#### TASK STATEMENT
Among the records that follow, set down only the lines from the one containing "roundDrum(anchorBody(), ANCHOR_DEG), LOOKS.zinc);" to the one containing "imported = [obj", both included, exactly.
[start of PROVIDED MATERIAL]
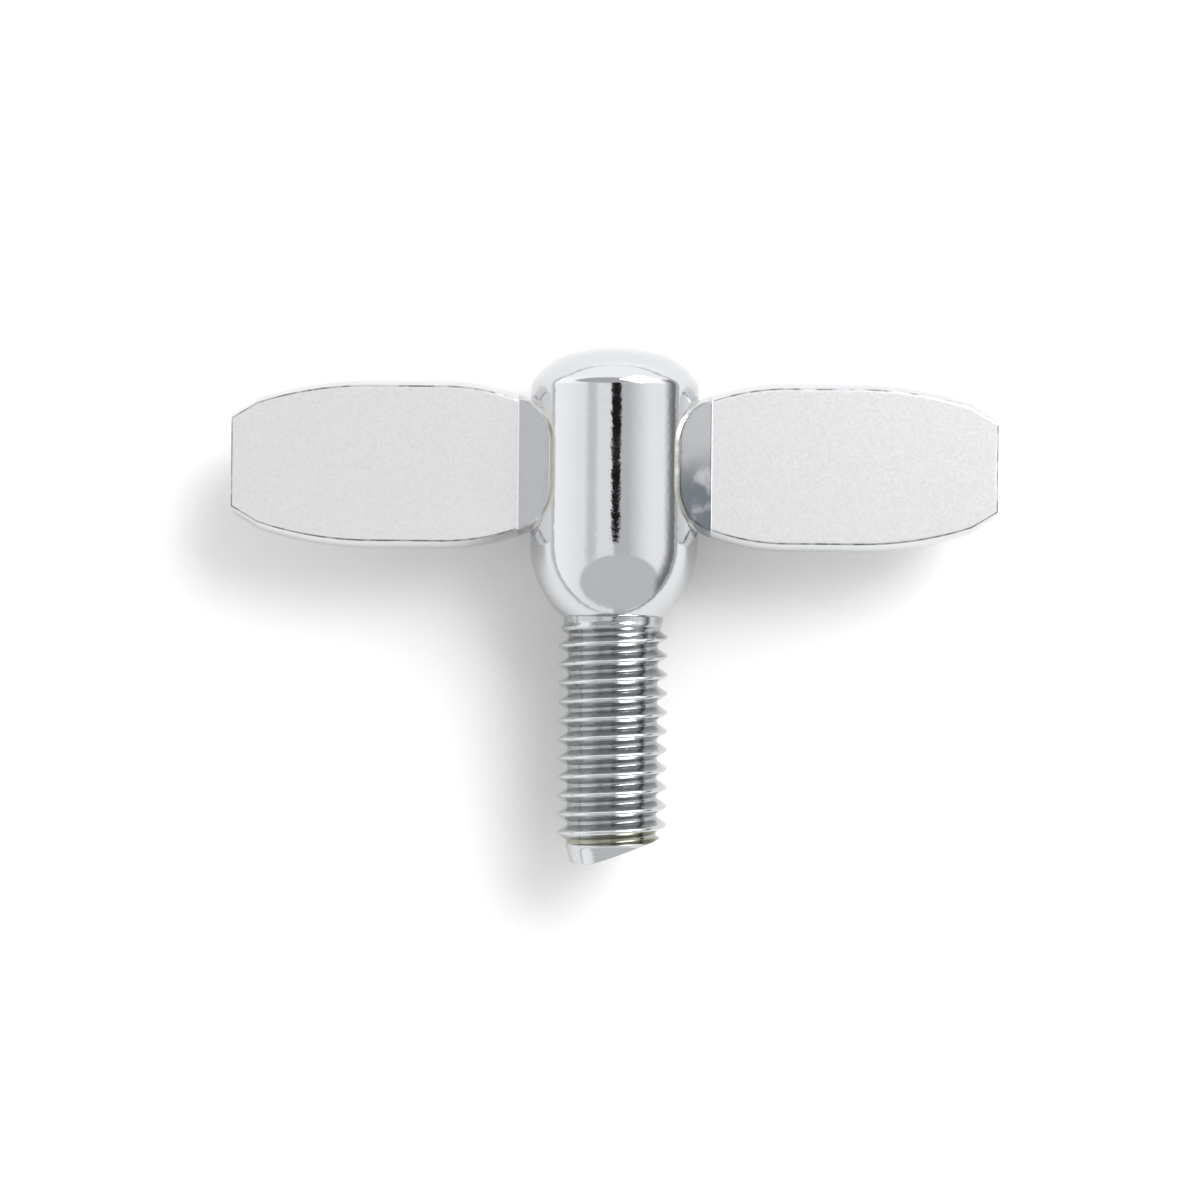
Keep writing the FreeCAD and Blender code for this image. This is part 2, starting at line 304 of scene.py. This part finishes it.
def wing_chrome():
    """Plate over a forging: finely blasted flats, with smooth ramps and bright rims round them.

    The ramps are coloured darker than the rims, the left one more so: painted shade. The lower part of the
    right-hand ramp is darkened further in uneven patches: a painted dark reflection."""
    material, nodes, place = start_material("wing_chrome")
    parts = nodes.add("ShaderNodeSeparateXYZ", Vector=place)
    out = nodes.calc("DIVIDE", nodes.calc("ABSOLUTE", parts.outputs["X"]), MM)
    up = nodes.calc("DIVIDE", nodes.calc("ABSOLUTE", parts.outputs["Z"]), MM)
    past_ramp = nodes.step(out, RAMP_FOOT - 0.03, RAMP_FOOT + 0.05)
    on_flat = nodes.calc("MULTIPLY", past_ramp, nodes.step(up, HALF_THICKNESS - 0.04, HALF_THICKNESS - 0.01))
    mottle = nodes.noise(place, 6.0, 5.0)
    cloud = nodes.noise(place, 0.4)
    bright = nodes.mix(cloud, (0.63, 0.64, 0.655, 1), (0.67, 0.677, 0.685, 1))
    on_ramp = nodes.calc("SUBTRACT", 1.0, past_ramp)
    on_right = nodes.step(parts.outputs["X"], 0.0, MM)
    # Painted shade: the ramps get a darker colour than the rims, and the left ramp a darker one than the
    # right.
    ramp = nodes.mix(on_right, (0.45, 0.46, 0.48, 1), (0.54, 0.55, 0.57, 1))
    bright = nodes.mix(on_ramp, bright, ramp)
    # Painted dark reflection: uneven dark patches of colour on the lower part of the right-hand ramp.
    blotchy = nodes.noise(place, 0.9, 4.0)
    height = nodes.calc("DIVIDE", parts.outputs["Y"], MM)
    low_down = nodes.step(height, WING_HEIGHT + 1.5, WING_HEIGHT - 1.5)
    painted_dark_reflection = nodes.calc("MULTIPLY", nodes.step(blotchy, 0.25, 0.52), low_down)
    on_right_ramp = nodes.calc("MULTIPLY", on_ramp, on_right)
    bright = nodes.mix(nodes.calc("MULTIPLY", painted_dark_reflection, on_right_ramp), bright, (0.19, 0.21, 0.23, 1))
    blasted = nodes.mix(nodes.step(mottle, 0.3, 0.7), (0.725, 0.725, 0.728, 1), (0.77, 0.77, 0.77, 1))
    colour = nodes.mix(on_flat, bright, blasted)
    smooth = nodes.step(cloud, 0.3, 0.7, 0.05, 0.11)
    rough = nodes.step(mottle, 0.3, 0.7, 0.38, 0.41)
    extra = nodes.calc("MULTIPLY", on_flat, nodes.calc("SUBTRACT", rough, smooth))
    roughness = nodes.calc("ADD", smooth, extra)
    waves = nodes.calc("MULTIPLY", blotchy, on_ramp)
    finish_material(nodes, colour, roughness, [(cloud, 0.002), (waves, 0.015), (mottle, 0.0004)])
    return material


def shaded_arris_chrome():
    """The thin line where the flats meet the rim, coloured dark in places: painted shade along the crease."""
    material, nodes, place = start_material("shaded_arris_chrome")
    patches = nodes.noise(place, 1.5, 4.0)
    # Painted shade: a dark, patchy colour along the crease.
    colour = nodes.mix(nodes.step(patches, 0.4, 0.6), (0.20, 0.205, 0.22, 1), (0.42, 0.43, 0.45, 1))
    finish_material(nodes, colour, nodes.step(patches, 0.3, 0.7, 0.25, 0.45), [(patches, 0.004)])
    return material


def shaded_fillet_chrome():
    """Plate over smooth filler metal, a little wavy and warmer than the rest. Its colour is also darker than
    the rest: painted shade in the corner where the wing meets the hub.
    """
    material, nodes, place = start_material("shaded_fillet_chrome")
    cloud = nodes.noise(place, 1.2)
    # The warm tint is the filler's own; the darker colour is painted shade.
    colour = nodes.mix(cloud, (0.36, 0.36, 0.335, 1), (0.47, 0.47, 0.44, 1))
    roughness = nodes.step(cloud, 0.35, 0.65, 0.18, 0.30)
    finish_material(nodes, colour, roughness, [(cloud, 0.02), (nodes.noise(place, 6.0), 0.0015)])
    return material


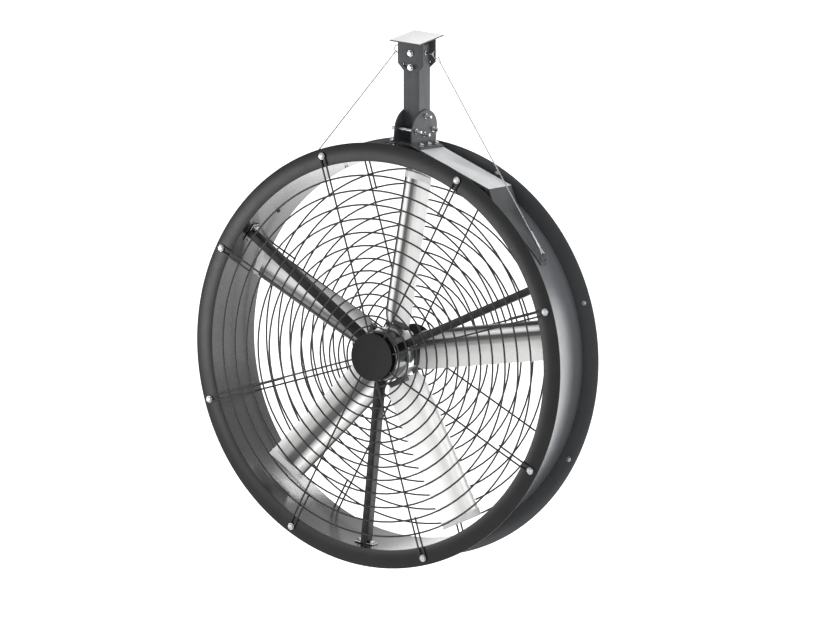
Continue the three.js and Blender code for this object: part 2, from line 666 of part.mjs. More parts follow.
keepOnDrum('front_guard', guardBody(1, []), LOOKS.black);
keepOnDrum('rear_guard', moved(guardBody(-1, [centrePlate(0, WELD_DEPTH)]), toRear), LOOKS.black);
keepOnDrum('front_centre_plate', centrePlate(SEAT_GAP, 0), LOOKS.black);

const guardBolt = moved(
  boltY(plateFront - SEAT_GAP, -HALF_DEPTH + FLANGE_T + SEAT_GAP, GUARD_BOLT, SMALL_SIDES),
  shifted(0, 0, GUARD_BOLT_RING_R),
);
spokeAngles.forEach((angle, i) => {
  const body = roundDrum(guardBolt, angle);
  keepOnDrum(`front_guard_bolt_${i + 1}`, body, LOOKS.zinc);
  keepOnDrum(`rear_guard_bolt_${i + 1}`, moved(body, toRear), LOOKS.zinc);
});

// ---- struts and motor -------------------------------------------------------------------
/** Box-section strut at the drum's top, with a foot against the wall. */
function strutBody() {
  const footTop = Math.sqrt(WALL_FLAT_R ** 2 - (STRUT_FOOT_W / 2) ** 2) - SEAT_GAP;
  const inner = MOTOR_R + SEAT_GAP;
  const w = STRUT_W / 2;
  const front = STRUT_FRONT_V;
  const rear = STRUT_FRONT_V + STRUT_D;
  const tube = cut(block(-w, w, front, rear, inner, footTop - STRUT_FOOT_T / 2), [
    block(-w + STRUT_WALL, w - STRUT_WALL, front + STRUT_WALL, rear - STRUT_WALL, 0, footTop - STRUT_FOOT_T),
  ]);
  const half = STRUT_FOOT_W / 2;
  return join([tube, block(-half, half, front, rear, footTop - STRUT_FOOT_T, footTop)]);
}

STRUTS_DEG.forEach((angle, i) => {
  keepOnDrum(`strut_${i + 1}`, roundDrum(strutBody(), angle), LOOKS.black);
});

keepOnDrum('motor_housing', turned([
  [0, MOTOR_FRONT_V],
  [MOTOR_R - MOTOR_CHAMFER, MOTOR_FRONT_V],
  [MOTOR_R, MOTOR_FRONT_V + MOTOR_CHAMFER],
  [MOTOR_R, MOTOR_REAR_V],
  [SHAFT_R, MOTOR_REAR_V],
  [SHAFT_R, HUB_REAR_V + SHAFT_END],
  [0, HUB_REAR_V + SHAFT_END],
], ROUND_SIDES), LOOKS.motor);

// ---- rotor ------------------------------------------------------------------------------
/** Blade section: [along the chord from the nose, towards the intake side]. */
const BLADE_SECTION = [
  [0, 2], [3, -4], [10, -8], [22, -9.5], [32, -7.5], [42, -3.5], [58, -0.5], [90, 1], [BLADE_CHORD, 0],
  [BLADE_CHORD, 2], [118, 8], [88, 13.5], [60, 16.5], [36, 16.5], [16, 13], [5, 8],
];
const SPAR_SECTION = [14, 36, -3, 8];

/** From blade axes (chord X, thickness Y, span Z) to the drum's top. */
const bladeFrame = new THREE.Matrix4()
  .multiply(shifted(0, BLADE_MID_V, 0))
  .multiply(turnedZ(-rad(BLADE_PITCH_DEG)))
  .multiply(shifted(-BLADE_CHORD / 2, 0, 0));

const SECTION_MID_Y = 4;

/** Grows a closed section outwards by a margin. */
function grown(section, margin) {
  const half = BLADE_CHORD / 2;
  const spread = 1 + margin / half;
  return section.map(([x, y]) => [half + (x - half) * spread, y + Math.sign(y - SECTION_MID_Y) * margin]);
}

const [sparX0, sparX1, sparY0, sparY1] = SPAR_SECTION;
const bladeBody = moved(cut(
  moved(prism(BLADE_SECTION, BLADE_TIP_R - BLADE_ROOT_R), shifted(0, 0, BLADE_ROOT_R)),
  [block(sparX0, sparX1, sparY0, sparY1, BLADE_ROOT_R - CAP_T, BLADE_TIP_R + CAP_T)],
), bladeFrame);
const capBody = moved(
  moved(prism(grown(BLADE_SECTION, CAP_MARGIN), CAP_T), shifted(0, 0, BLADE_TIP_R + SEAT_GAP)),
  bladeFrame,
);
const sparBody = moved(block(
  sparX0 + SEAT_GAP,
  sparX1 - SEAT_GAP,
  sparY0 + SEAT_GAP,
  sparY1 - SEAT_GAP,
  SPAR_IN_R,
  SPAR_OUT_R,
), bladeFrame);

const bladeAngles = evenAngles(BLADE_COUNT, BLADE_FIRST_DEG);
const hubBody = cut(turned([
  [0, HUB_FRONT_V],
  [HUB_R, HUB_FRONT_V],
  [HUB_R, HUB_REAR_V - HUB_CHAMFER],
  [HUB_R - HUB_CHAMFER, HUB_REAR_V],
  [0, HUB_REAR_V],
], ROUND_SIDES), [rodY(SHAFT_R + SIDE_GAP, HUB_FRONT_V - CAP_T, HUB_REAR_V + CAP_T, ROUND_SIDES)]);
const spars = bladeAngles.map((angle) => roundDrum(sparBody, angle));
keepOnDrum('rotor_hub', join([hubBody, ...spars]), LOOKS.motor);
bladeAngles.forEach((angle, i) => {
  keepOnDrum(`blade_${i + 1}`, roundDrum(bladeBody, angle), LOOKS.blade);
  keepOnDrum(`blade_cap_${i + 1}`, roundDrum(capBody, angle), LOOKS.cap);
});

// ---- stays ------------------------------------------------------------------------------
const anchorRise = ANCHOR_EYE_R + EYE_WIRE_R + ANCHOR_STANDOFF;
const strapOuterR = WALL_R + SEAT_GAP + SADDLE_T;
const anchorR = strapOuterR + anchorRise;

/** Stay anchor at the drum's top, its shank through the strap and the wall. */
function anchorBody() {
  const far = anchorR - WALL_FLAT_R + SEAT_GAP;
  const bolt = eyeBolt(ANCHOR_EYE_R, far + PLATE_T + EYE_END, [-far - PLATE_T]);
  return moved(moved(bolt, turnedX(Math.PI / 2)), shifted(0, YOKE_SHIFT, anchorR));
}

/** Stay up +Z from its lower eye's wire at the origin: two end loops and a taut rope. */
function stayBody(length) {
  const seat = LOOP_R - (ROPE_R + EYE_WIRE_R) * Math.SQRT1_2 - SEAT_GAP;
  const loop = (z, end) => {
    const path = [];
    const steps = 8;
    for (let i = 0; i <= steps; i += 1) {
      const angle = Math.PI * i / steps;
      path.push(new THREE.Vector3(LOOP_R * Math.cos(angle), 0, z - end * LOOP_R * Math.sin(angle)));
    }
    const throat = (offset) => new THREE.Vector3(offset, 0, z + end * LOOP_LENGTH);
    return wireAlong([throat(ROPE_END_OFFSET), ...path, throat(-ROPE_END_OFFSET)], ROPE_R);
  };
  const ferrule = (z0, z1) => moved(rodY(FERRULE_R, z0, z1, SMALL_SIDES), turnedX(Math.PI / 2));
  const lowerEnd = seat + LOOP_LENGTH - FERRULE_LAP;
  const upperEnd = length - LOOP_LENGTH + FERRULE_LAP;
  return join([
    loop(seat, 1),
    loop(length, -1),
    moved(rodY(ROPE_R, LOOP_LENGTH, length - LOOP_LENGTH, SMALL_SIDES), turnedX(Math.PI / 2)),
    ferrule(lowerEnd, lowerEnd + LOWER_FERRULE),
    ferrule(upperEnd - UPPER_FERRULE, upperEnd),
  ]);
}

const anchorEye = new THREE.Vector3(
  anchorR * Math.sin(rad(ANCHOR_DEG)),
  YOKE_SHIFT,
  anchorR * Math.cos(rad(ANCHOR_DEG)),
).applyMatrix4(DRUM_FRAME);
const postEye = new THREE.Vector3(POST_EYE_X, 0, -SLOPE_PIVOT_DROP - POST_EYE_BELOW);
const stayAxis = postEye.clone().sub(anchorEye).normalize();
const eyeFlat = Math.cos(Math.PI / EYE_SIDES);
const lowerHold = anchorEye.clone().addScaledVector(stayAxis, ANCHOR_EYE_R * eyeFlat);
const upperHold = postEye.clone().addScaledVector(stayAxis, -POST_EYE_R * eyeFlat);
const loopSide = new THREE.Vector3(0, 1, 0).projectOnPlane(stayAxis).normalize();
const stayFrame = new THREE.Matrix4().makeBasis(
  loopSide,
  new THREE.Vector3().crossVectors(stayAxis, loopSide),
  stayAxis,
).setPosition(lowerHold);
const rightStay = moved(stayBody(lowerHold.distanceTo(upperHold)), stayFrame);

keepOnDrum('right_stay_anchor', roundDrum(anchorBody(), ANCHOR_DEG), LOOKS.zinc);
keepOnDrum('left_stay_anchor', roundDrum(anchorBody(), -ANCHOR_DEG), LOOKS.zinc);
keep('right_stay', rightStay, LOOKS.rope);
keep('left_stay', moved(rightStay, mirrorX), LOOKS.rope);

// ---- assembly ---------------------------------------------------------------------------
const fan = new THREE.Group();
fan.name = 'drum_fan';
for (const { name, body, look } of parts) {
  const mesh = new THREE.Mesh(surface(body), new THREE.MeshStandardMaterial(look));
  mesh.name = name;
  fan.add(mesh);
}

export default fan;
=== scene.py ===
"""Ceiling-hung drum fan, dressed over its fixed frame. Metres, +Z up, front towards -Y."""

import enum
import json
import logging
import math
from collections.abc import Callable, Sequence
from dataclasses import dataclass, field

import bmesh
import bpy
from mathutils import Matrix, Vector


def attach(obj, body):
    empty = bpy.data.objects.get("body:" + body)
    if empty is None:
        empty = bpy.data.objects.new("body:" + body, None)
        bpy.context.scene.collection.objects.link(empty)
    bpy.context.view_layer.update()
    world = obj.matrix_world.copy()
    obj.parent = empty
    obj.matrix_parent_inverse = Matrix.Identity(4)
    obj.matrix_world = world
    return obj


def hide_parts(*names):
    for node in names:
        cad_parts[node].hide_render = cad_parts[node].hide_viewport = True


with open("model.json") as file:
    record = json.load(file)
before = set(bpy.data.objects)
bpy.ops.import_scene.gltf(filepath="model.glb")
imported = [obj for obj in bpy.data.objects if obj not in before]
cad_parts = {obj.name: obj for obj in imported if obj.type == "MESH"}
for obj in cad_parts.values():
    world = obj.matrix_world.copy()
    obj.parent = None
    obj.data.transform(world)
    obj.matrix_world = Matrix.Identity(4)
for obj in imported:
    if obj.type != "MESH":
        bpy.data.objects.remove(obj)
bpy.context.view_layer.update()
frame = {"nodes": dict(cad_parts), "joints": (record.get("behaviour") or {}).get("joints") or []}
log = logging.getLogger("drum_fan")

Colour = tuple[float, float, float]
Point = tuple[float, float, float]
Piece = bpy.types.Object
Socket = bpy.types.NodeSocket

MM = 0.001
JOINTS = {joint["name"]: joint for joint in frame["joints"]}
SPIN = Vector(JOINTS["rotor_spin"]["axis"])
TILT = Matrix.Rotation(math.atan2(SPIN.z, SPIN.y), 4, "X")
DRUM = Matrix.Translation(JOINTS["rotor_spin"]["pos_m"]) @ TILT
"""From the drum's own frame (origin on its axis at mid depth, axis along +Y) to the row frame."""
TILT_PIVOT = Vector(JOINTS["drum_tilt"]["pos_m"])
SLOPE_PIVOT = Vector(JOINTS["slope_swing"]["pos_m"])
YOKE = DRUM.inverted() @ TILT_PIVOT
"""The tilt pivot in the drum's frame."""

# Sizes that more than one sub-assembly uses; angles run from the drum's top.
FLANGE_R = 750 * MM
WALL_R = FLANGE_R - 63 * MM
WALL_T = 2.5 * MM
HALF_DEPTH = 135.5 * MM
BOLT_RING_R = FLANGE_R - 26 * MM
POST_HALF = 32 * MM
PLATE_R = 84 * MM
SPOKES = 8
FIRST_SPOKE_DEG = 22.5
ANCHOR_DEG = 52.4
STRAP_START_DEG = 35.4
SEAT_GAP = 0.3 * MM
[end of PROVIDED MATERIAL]
#### TASK SOLUTION
keepOnDrum('right_stay_anchor', roundDrum(anchorBody(), ANCHOR_DEG), LOOKS.zinc);
keepOnDrum('left_stay_anchor', roundDrum(anchorBody(), -ANCHOR_DEG), LOOKS.zinc);
keep('right_stay', rightStay, LOOKS.rope);
keep('left_stay', moved(rightStay, mirrorX), LOOKS.rope);

// ---- assembly ---------------------------------------------------------------------------
const fan = new THREE.Group();
fan.name = 'drum_fan';
for (const { name, body, look } of parts) {
  const mesh = new THREE.Mesh(surface(body), new THREE.MeshStandardMaterial(look));
  mesh.name = name;
  fan.add(mesh);
}

export default fan;
=== scene.py ===
"""Ceiling-hung drum fan, dressed over its fixed frame. Metres, +Z up, front towards -Y."""

import enum
import json
import logging
import math
from collections.abc import Callable, Sequence
from dataclasses import dataclass, field

import bmesh
import bpy
from mathutils import Matrix, Vector


def attach(obj, body):
    empty = bpy.data.objects.get("body:" + body)
    if empty is None:
        empty = bpy.data.objects.new("body:" + body, None)
        bpy.context.scene.collection.objects.link(empty)
    bpy.context.view_layer.update()
    world = obj.matrix_world.copy()
    obj.parent = empty
    obj.matrix_parent_inverse = Matrix.Identity(4)
    obj.matrix_world = world
    return obj


def hide_parts(*names):
    for node in names:
        cad_parts[node].hide_render = cad_parts[node].hide_viewport = True


with open("model.json") as file:
    record = json.load(file)
before = set(bpy.data.objects)
bpy.ops.import_scene.gltf(filepath="model.glb")
imported = [obj for obj in bpy.data.objects if obj not in before]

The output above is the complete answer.